Examining Reasons Behind Appalachian Coal Decline
The Associated Press had a story out yesterday about declining Appalachian coal reserves, and whether those are more to blame for cuts in the coal industry than federal regulations. The story starts with Jerry Howard, an eastern Kentucky mine owner who closed his mine two years ago.
“Business owners like Howard, politicians and miners in the hilly coalfields of Central Appalachia blame the industry decline on tougher regulation from the Obama administration. They aren’t as ready to talk about something a change in administrations cannot fix. The region’s thick, easy-to-reach seams of coal are running out, forcing many operators to shift to cheaper and more destructive mining methods that draw heavier environmental regulation.
Coal here is getting harder and costlier to dig — and the region, which includes southern West Virginia, Virginia and Tennessee, is headed for a huge collapse in coal production.
The U.S. Department of Energy projects that in a little more than three years, the amount of coal mined here will be just half of what it was in 2008. That’s a significant loss of a signature Appalachian industry, and the jobs that come with it.
“The seams of coal that are left in this area are harder and harder to mine, and they’re thinner and thinner and thinner,” said Leonard Fleming, a retired Kentucky miner and union leader in Letcher County who worked in the industry for 32 years.”

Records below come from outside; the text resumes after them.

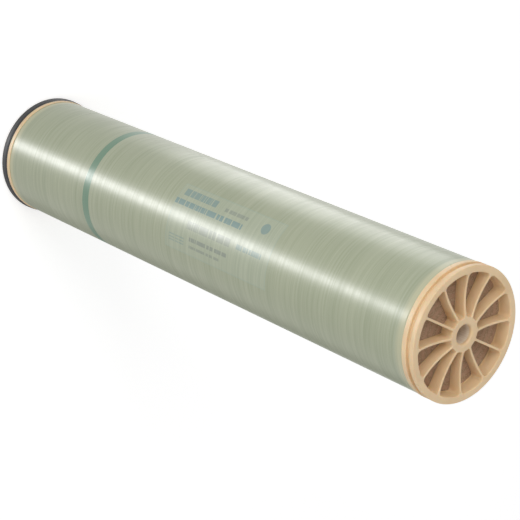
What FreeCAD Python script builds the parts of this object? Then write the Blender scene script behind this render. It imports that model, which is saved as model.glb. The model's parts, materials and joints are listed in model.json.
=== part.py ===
import FreeCAD, Part
import math
import os

# Spiral-wound reverse osmosis element, 8 inch class, standing on its feed end.
# Z is the element's axis: Z = 0 is the outer face of the feed end cap, and +Z runs to the outlet end cap.
# Lengths are in millimetres and angles in degrees.

# Overall
element_length = 1016.0
rim_d = 200.0

# Shell
shell_step = 0.8
shell_wall = 1.6

# Permeate tube
tube_bore_d = 28.6
tube_wall = 4.7
tube_hole_d = 4.0
tube_hole_rows = 2
tube_holes_per_row = 3
tube_hole_margin = 160.0

# End cap rims, listed from the outer face inwards
front_rim_height = 10.0
seal_groove_width = 7.0
seal_groove_depth = 4.6
rear_rim_height = 5.0
skirt_height = 12.0
skirt_wall = 1.8
rim_width = 11.0
rim_land_width = 2.0
rim_edge_chamfer = 2.4

# Vane wheel inside the rims
vane_count = 12
vane_thickness = 3.6
vane_rim_flare = 4.0
vane_hub_flare = 2.4
hub_wall = 6.5
hub_land_width = 1.5
hub_mouth_chamfer = 3.6
hub_recess = 1.4
dish_recess = 4.7
web_shelf_width = 10.0
web_recess = 2.6
tube_stop_height = 7.0

# Brine seal
seal_lip_reach = 3.0
seal_lip_thickness = 1.6
seal_heel_height = 2.6
seal_tip_height = 0.8

# Membrane roll
leaf_count = 6
ply_thickness = 5.8
facets_per_ply = 2

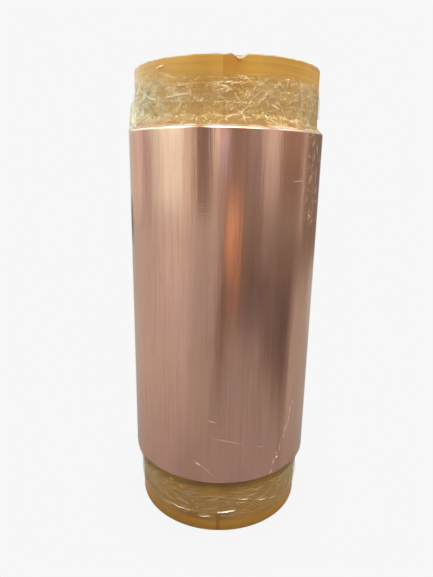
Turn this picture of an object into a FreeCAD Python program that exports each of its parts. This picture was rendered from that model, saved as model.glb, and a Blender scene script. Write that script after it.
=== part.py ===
"""Wide roll of copper foil tape, as wound on its board core and wrapped in clear stretch film.

A thick spiral-glued board tube stands on end. The adhesive copper foil, with its paper
release liner, is wound round the middle of the tube, and both ends of the tube stand proud.
Two layers of stretch film cover the winding and neck in over its shoulders to the tube, and
a twisted band of the same film locks each end.

Frame: the origin is the centre of the tube's lower end, +Z runs up the tube's axis, and the
front of the roll faces -Y. Lengths are in millimetres, angles in degrees about +Z from +X.
"""

import FreeCAD
import Part

import math
import os

# Board core: a 3 inch bore, which fits the usual winding shafts.
CORE_BORE_RADIUS = 76.2 / 2
CORE_WALL = 15.0
CORE_LENGTH = 270.0
LINER_PLY_THICKNESS = 0.6
FACE_PLY_THICKNESS = 0.8
FACE_SEAM_ANGLE = -90.5
FACE_SEAM_GAP = 0.4

# A chip in the rim, where the face ply and the first board plies have torn away.
CHIP_ANGLE = -84.3
CHIP_LEFT_HALF = 3.4
CHIP_RIGHT_HALF = 4.6
CHIP_HEIGHT = 2.7
CHIP_DEPTH = 2.6
CHIP_SPARE = 2.0

# Winding: foil and liner together, with the last turn of each as its own piece.
FOIL_WIDTH = 200.0
FOIL_BOTTOM = 37.0
WINDING_THICKNESS = 3.9
STRIP_THICKNESS = 0.15
TAIL_ANGLE = 118.0
TAIL_GAP = 0.5

# Tapes: one under the first turn, two short strips over the end of the last turn.
TAPE_THICKNESS = 0.1
STARTER_WIDTH = 20.0
STARTER_ANGLE = 40.0
STARTER_END_MARGIN = 3.0
TAIL_TAPE_WIDTH = 19.0
TAIL_TAPE_LENGTH = 50.0
TAIL_TAPE_END_MARGIN = 30.0

# Stretch film: each layer lies just outside the one under it.
FILM_THICKNESS = 0.12
FILM_CLEARANCE = 0.02
FILM_EDGE_LOW = 8.0
FILM_EDGE_HIGH = 262.0
FILM_EDGE_STEP = 3.0
SHOULDER_HEIGHT = 8.0
FILM_TAIL_ANGLE = -35.0
FILM_TAIL_GAP = 1.0
TOP_BAND_LOW = 246.0
TOP_BAND_HIGH = 257.0
BOTTOM_BAND_LOW = 12.0
BOTTOM_BAND_HIGH = 26.0

# Worked out from the sizes above.
CORE_RADIUS = CORE_BORE_RADIUS + CORE_WALL
BODY_INNER_RADIUS = CORE_BORE_RADIUS + LINER_PLY_THICKNESS
BODY_OUTER_RADIUS = CORE_RADIUS - FACE_PLY_THICKNESS
FOIL_TOP = FOIL_BOTTOM + FOIL_WIDTH
WINDING_RADIUS = CORE_RADIUS + WINDING_THICKNESS
LAST_LINER_RADIUS = WINDING_RADIUS - 2 * STRIP_THICKNESS
LAST_FOIL_RADIUS = WINDING_RADIUS - STRIP_THICKNESS
FILM_PITCH = FILM_THICKNESS + FILM_CLEARANCE

Z_AXIS = FreeCAD.Vector(0, 0, 1)
ORIGIN = FreeCAD.Vector(0, 0, 0)


def ring(inner, outer, low, high):
    """A plain tube between two radii and two heights."""
    base = FreeCAD.Vector(0, 0, low)
    height = high - low
    return Part.makeCylinder(outer, height, base).cut(Part.makeCylinder(inner, height, base))


def curved_strip(inner, outer, low, high, middle_angle, sweep):
    """A part of a tube, centred on middle_angle and sweep degrees wide."""
    profile = Part.makePolygon(
        [
            FreeCAD.Vector(inner, 0, low),
            FreeCAD.Vector(outer, 0, low),
            FreeCAD.Vector(outer, 0, high),
            FreeCAD.Vector(inner, 0, high),
            FreeCAD.Vector(inner, 0, low),
        ]
    )
    solid = Part.Face(profile).revolve(ORIGIN, Z_AXIS, sweep)
    solid.rotate(ORIGIN, Z_AXIS, middle_angle - sweep / 2)
    return solid


def degrees_of(length, radius):
    """The angle that a length along a circle of that radius takes."""
    return math.degrees(length / radius)


def open_ring(inner, outer, low, high, gap_angle, gap):
    """A tube slit from end to end at gap_angle."""
    slit = degrees_of(gap, outer)
    return curved_strip(inner, outer, low, high, gap_angle + 180, 360 - slit)


def rim_chip():
    """The wedge that the chip takes out of the upper rim: steep on its left, shallow on its right."""
    inner = CORE_RADIUS - CHIP_DEPTH
    outline = [
        FreeCAD.Vector(inner, -CHIP_LEFT_HALF, CORE_LENGTH + CHIP_SPARE),
        FreeCAD.Vector(inner, -CHIP_LEFT_HALF, CORE_LENGTH),
        FreeCAD.Vector(inner, 0, CORE_LENGTH - CHIP_HEIGHT),
        FreeCAD.Vector(inner, CHIP_RIGHT_HALF, CORE_LENGTH),
        FreeCAD.Vector(inner, CHIP_RIGHT_HALF, CORE_LENGTH + CHIP_SPARE),
    ]
    face = Part.Face(Part.makePolygon(outline + outline[:1]))
    wedge = face.extrude(FreeCAD.Vector(CHIP_DEPTH + CHIP_SPARE, 0, 0))
    wedge.rotate(ORIGIN, Z_AXIS, CHIP_ANGLE)
    return wedge


def core_pieces():
    """The board tube: its smooth liner ply, its board plies and its varnished face ply."""
    chip = rim_chip()
    liner = ring(CORE_BORE_RADIUS, BODY_INNER_RADIUS, 0, CORE_LENGTH)
    body = ring(BODY_INNER_RADIUS, BODY_OUTER_RADIUS, 0, CORE_LENGTH)
    face = open_ring(BODY_OUTER_RADIUS, CORE_RADIUS, 0, CORE_LENGTH, FACE_SEAM_ANGLE, FACE_SEAM_GAP)
    return {
        "core_liner_ply": liner,
        "core_board_plies": body.cut(chip),
        "core_face_ply": face.cut(chip),
    }


def winding_pieces():
    """The wound tape: its inner turns, and the last turn's liner and foil, each with its cut end."""
    starter = curved_strip(
        CORE_RADIUS,
        CORE_RADIUS + TAPE_THICKNESS,
        FOIL_BOTTOM + STARTER_END_MARGIN,
        FOIL_TOP - STARTER_END_MARGIN,
        STARTER_ANGLE,
        degrees_of(STARTER_WIDTH, CORE_RADIUS),
    )
    turns = ring(CORE_RADIUS, LAST_LINER_RADIUS, FOIL_BOTTOM, FOIL_TOP).cut(starter)
    liner = open_ring(
        LAST_LINER_RADIUS, LAST_FOIL_RADIUS, FOIL_BOTTOM, FOIL_TOP, TAIL_ANGLE, TAIL_GAP
    )
    foil = open_ring(LAST_FOIL_RADIUS, WINDING_RADIUS, FOIL_BOTTOM, FOIL_TOP, TAIL_ANGLE, TAIL_GAP)
    return {
        "starter_tape": starter,
        "foil_inner_turns": turns,
        "liner_last_turn": liner,
        "foil_last_turn": foil,
        "tail_tapes": tail_tapes(),
    }


def tail_tapes():
    """Two short strips across the cut end of the last turn, one near each edge of the foil."""
    lows = (
        FOIL_BOTTOM + TAIL_TAPE_END_MARGIN,
        FOIL_TOP - TAIL_TAPE_END_MARGIN - TAIL_TAPE_WIDTH,
    )
    outer = WINDING_RADIUS + TAPE_THICKNESS
    sweep = degrees_of(TAIL_TAPE_LENGTH, outer)
    strips = [
        curved_strip(WINDING_RADIUS, outer, low, low + TAIL_TAPE_WIDTH, TAIL_ANGLE, sweep)
        for low in lows
    ]
    return Part.makeCompound(strips)


def film_line(layer, low, high):
    """The inner line of a film layer, from its lower edge to its upper edge, as (radius, height)."""
    offset = FILM_CLEARANCE + layer * FILM_PITCH
    on_core = CORE_RADIUS + offset
    on_foil = WINDING_RADIUS + TAPE_THICKNESS + offset
    return [
        (on_core, low),
        (on_core, FOIL_BOTTOM - SHOULDER_HEIGHT),
        (on_foil, FOIL_BOTTOM - offset),
        (on_foil, FOIL_TOP + offset),
        (on_core, FOIL_TOP + SHOULDER_HEIGHT),
        (on_core, high),
    ]


def film_layer(layer, low, high, sweep, start_angle):
    """One layer of film, as a thin solid turned about the axis."""
    inner = film_line(layer, low, high)
    outer = [(radius + FILM_THICKNESS, height) for radius, height in reversed(inner)]
    points = [FreeCAD.Vector(radius, 0, height) for radius, height in inner + outer + inner[:1]]
    solid = Part.Face(Part.makePolygon(points)).revolve(ORIGIN, Z_AXIS, sweep)
    solid.rotate(ORIGIN, Z_AXIS, start_angle)
    return solid


def film_pieces():
    """Two full-height layers of stretch film, and the twisted band that locks each end."""
    slit = degrees_of(FILM_TAIL_GAP, WINDING_RADIUS)
    outer_low = FILM_EDGE_LOW + FILM_EDGE_STEP
    outer_high = FILM_EDGE_HIGH - FILM_EDGE_STEP
    band_inner = CORE_RADIUS + FILM_CLEARANCE + 2 * FILM_PITCH
    band_outer = band_inner + 2 * FILM_THICKNESS
    return {
        "film_inner_wrap": film_layer(0, FILM_EDGE_LOW, FILM_EDGE_HIGH, 360, 0),
        "film_outer_wrap": film_layer(
            1, outer_low, outer_high, 360 - slit, FILM_TAIL_ANGLE + slit / 2
        ),
        "film_top_band": ring(band_inner, band_outer, TOP_BAND_LOW, TOP_BAND_HIGH),
        "film_bottom_band": ring(band_inner, band_outer, BOTTOM_BAND_LOW, BOTTOM_BAND_HIGH),
    }


def main():
    """Writes every piece as parts/NODE.step and prints what it is."""
    os.makedirs("parts", exist_ok=True)
    pieces = {**core_pieces(), **winding_pieces(), **film_pieces()}
    for name, shape in pieces.items():
        shape.exportStep(f"parts/{name}.step")
        box = shape.BoundBox
        print(
            f"{name:18s} valid {shape.isValid()}  solids {len(shape.Solids)}"
            f"  volume {shape.Volume:11.1f} mm3  size {box.XLength:.1f} x {box.YLength:.1f} x {box.ZLength:.1f}"
        )


main()
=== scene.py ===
"""Roll of copper foil tape on an amber board core, wrapped in clear stretch film.

Sizes are in millimetres until a mesh is made, and a mesh is in metres. Turn angles are in degrees
round the core: 0 at the front (-Y), 90 on the right (+X), 180 at the back. Heights are above the
lower end of the core.
"""

import logging
import math
from dataclasses import dataclass, field
from enum import Enum
from typing import Any, Callable, Sequence

import bpy
import numpy as np
from mathutils import Matrix, Vector


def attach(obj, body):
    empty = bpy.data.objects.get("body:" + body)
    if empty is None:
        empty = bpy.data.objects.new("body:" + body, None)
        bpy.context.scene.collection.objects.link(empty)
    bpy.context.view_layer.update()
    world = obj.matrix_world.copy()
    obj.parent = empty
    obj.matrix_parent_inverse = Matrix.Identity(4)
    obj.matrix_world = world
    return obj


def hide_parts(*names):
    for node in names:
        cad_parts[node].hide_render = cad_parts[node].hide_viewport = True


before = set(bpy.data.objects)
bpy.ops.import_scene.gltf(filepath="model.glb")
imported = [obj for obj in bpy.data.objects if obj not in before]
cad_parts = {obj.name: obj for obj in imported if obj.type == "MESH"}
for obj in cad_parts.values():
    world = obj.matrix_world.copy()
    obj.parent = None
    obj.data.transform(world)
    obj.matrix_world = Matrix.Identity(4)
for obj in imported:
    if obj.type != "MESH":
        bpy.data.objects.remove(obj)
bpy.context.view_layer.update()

METRES_PER_MM = 0.001
FULL_TURN = 360.0
HALF_TURN = 180.0
LAYER_WAVES = (50.0, 90.0)
BODY = "root"

log = logging.getLogger("foil_roll")
Colour = tuple[float, float, float]


# ---------------------------------------------------------------- shader writing


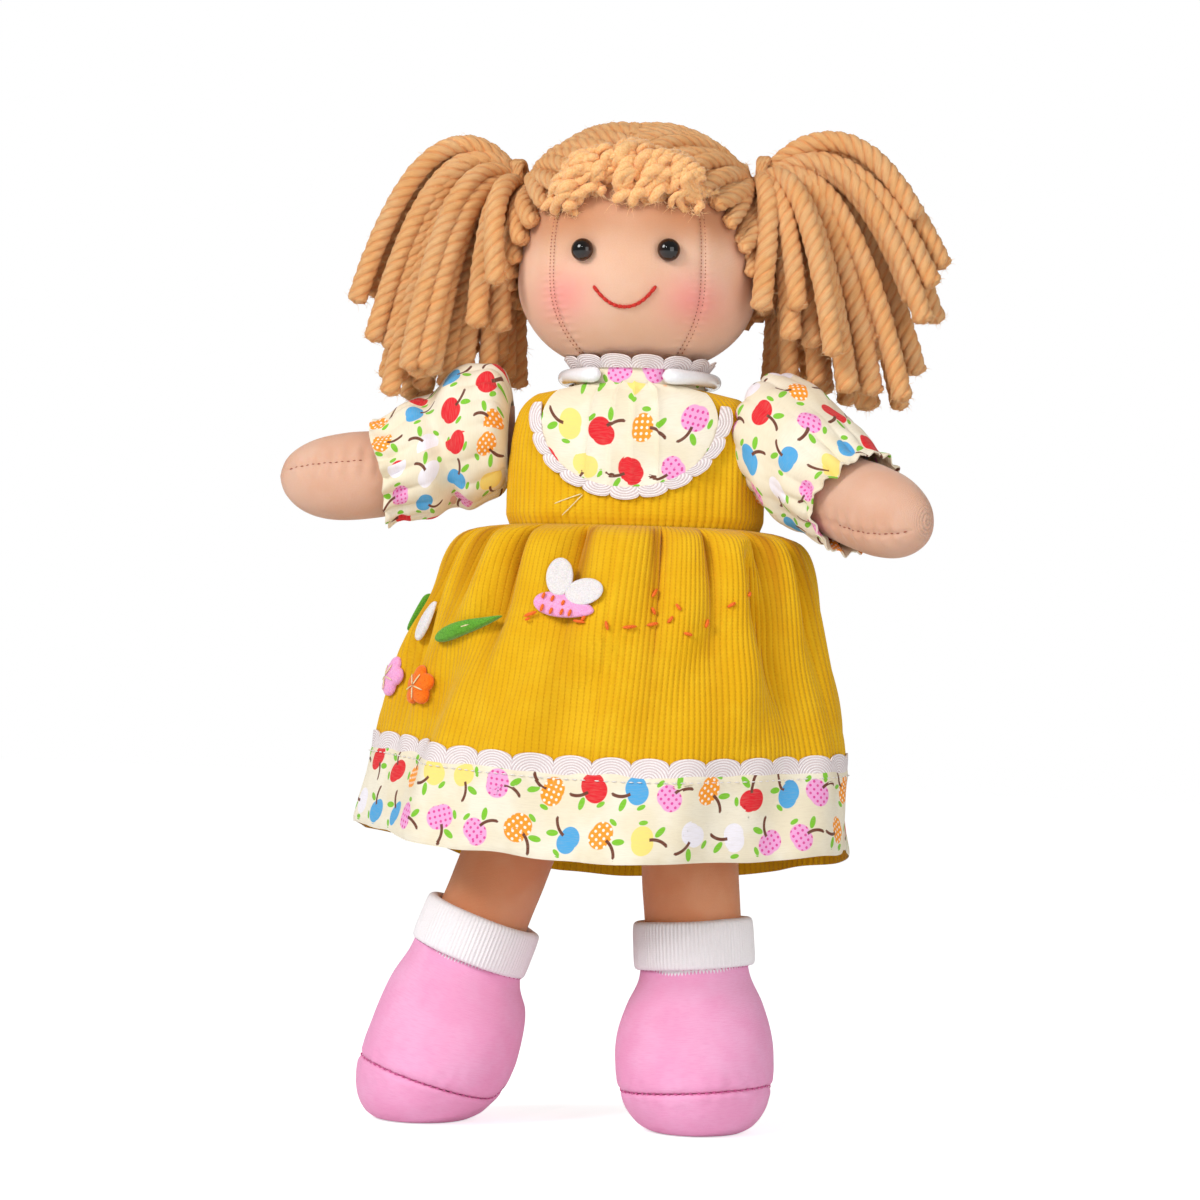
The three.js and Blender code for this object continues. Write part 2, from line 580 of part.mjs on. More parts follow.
function leg(where) {
  const [hip, ankle] = [hipOf(where.side), ankleOf(where).addScaledVector(Z_AXIS, GAP)];
  const path = legShares.map(([share]) => hip.clone().lerp(ankle, share));
  const halves = legShares.map(([, width, depth]) => [LEG.halfWidth * width, LEG.halfWidth * depth]);
  return tube(path, halves, Y_AXIS, 16, () => Z_AXIS.clone());
}

// The sock is a tube of ribbed knit with its top turned down over itself
function sock(where) {
  const inner = LEG.halfWidth + GAP;
  const middle = inner + SOCK.wall;
  const outer = middle + SOCK.foldGap;
  const outline = [
    [inner, -SOCK.tuck], [middle, -SOCK.tuck], [middle, SOCK.height - SOCK.wall], [outer, SOCK.height - SOCK.wall],
    [outer, 0], [outer + SOCK.wall, 0], [outer + SOCK.wall, SOCK.height - SOCK.wall], [outer, SOCK.height],
    [inner, SOCK.height], [inner, -SOCK.tuck],
  ];
  const ankle = ankleOf(where);
  const up = hipOf(where.side).sub(ankle).normalize();
  return cut(
    solidOfGeometry(lathe(outline, 18), facing(up, ankle.clone().addScaledVector(up, SOCK.tuck + GAP))),
    shoeForm(where, GAP),
  );
}

// The foot is a stuffed bulb with a round toe, closed by a separate sole panel
const shoeShares = [
  [1, 0.67, 0.55, 0.02], [0.9, 0.72, 0.6, 0.06], [0.76, 0.86, 0.72, 0.25], [0.58, 0.97, 0.87, 0.6],
  [0.42, 1, 0.97, 0.88], [0.27, 0.97, 1, 1], [0.14, 0.88, 0.95, 1.02], [0.05, 0.74, 0.85, 1],
  [0.01, 0.6, 0.74, 0.98], [0, 0.52, 0.66, 0.97],
];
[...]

The question of when the country will, or whether it has already, hit peak coal is up for debate. But as the seams get thinner and harder to mine, it makes it unfeasible to reach the coal underground, which results in more mountaintop removal operations. Studies produced by the Energy Information Administration and West Virginia-based Downstream Strategies predict a steep decline in Appalachian coal production in the coming years.